Inizialmente l’idea era creare un impianto di riscaldamento elettrico che potesse essere competitivo con il tradizionale idronico perché molto più veloce nel portare in temperatura gli spazi interni; più facile da gestire grazie al fatto di rendere indipendente ogni ambiente e più sostenibile poiché la quantità di materiale utilizzato è circa il 3% rispetto ad un impianto tradizionale. L’altro importantissimo aspetto su cui investire era la facilità nello sfruttare l’energia gratuita prodotta localmente (fotovoltaico o eolico).

Ci siamo però accorti che lavorare con un impianto di riscaldamento elettrico ci apriva le porte ad una serie di innumerevoli interazioni con altri sistemi/impianti e che, grazie alla programmazione informatica (ora molto più evoluta di quella utilizzata nella ricerca del MIT del 1972 sopracitata), avremmo potuto fare ben di più che gestire il solo riscaldamento: gestire, monitorare e contabilizzare l’intera energia utilizzata dall’edificio.
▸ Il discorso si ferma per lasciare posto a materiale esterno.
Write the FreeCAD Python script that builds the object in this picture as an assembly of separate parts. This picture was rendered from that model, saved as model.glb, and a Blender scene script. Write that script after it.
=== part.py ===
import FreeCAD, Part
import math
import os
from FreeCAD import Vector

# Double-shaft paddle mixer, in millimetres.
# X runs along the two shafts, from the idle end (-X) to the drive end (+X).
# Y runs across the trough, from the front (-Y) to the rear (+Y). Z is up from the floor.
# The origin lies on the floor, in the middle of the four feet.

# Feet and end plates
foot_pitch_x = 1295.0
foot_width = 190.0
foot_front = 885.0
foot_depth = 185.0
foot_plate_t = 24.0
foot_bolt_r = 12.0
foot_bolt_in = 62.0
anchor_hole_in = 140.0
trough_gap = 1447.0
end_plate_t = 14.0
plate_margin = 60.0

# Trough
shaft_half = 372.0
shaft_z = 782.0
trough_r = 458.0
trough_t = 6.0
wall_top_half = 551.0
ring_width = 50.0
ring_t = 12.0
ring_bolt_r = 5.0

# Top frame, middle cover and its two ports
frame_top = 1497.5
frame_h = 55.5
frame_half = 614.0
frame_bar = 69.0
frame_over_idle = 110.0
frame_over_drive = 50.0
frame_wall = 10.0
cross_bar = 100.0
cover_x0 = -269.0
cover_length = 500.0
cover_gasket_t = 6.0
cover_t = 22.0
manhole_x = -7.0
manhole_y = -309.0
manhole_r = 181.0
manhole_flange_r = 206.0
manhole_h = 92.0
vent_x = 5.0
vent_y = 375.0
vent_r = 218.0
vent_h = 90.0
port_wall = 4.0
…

Insomma un impianto domotico vero e proprio focalizzato sull’aspetto energia.

In questo modo, oltre a facilitare la gestione all’utente, lo si può rendere anche consapevole di come utilizza quotidianamente le risorse che preleva dalla rete e/o che arrivano gratuitamente dal fotovoltaico, al fine di migliorarne la consapevolezza e ridurre i consumi e gli sprechi.